● **Task to carry out**
Copy all lines below containing "context".

● **Information shown**
————
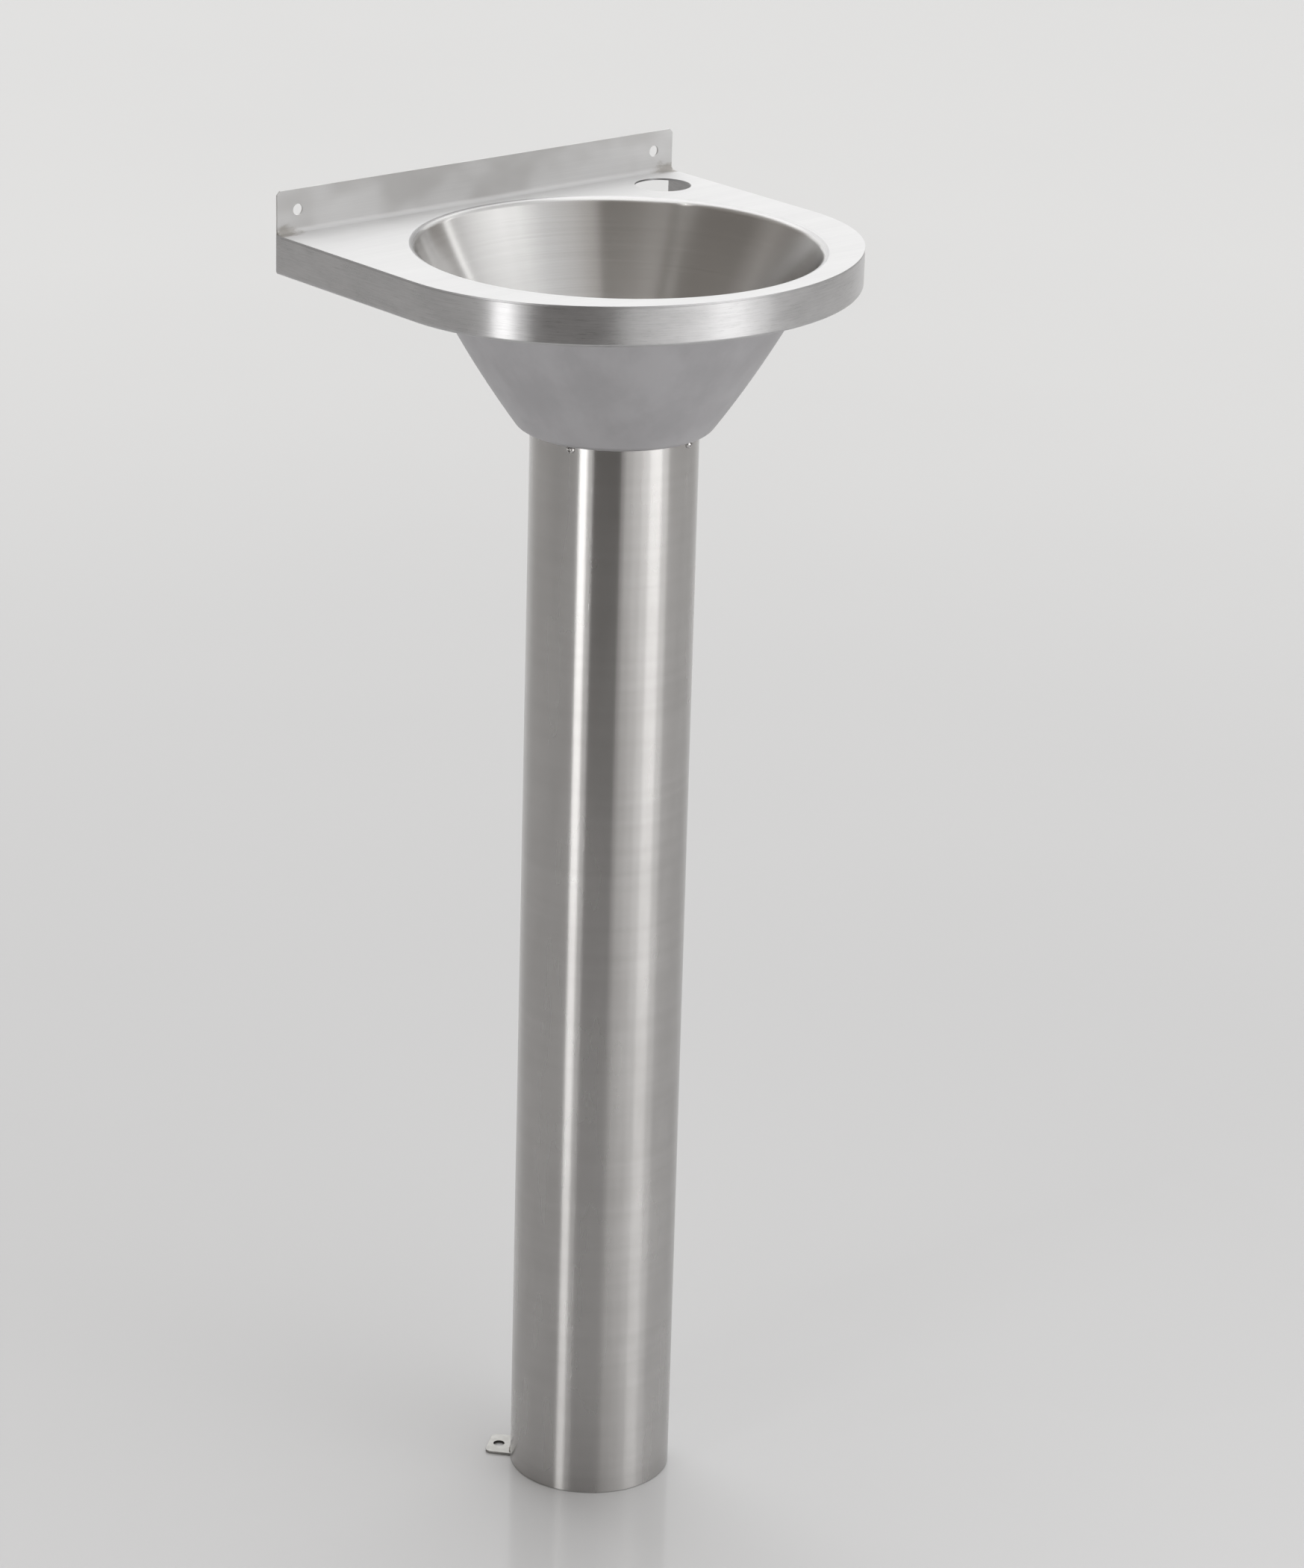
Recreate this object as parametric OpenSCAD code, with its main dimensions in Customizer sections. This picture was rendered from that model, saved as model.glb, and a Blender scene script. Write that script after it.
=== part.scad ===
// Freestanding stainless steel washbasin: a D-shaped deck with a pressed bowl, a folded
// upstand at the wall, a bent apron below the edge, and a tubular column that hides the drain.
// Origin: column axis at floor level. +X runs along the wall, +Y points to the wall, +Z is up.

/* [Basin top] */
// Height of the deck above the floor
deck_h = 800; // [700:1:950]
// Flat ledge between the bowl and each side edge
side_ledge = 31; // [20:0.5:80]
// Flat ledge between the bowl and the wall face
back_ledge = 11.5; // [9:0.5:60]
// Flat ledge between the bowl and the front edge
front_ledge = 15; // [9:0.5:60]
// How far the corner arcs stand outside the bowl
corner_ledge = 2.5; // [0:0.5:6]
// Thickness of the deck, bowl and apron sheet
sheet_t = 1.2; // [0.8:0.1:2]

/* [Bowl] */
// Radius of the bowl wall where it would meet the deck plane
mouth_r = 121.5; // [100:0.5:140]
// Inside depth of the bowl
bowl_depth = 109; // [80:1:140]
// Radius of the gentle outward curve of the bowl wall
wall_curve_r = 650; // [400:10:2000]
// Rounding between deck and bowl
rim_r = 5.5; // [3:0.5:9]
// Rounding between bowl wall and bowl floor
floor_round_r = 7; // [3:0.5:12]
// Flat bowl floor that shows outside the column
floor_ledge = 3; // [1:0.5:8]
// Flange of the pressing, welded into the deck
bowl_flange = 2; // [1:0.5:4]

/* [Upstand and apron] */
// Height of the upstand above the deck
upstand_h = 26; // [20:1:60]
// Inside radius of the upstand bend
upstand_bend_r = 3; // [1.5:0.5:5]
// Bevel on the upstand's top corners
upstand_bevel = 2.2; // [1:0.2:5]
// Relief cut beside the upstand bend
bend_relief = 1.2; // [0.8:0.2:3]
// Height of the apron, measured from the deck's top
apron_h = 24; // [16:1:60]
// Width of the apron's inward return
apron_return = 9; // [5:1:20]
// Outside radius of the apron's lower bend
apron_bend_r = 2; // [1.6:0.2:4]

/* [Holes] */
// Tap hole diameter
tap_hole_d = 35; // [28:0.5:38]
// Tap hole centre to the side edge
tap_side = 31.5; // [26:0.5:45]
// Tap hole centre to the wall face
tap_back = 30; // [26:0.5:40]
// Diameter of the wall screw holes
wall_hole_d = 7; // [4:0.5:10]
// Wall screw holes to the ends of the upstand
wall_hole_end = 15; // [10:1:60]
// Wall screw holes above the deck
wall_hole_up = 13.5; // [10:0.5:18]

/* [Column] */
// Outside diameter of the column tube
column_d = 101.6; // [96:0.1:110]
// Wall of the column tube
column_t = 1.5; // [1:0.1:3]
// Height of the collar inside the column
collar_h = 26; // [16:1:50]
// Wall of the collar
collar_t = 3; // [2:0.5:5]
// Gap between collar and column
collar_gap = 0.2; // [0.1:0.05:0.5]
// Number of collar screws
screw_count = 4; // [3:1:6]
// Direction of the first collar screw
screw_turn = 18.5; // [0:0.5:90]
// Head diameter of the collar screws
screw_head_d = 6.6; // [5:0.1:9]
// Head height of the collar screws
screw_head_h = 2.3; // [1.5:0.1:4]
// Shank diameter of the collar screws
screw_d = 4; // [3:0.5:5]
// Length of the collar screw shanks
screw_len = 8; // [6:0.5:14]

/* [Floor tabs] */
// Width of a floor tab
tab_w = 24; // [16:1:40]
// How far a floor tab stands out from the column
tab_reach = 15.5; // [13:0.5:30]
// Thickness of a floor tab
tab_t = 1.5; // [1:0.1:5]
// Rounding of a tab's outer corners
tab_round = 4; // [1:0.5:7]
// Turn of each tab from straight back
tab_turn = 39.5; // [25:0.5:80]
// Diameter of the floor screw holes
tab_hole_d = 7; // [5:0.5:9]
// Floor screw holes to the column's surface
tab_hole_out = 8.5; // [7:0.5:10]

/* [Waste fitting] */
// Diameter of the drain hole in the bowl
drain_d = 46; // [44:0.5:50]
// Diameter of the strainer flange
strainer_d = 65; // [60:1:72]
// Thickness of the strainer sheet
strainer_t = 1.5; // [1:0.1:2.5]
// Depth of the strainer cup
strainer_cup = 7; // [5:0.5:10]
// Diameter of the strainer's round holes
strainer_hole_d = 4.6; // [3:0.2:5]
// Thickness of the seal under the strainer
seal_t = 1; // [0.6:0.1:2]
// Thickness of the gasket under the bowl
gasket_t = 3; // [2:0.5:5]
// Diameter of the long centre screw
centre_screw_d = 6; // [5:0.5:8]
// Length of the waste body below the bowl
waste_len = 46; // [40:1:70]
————
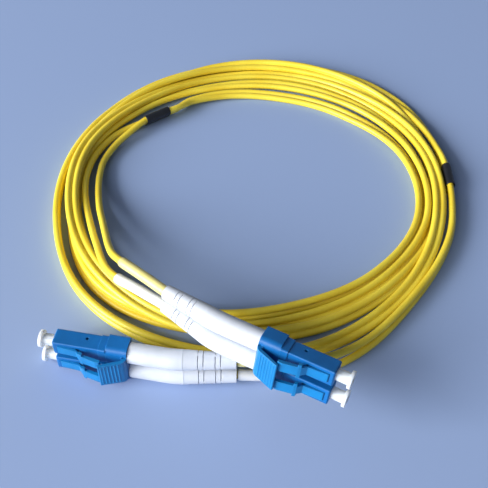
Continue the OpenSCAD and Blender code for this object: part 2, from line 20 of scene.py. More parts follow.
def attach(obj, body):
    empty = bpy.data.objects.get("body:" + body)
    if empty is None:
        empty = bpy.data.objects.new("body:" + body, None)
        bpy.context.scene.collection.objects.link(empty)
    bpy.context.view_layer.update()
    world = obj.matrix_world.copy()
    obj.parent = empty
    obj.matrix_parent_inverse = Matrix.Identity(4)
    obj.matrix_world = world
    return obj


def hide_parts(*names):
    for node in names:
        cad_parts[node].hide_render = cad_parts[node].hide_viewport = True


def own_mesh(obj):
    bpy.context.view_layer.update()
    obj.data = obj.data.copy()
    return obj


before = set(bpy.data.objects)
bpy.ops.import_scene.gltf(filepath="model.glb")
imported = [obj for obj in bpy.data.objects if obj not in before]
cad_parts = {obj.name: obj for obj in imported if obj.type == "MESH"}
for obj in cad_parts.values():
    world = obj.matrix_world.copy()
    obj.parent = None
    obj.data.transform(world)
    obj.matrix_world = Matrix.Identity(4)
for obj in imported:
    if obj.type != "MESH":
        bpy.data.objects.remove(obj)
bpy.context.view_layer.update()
————
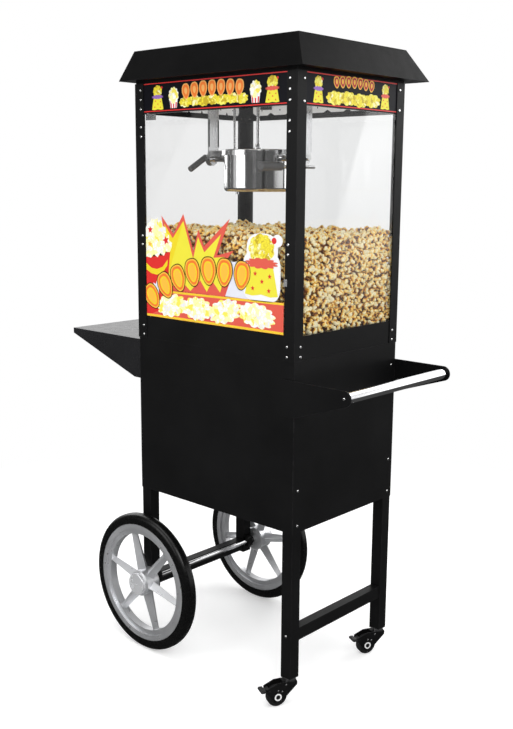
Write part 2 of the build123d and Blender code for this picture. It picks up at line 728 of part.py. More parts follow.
————
● **Answer**
        bpy.context.scene.collection.objects.link(empty)
    bpy.context.view_layer.update()
    bpy.context.view_layer.update()
bpy.context.view_layer.update()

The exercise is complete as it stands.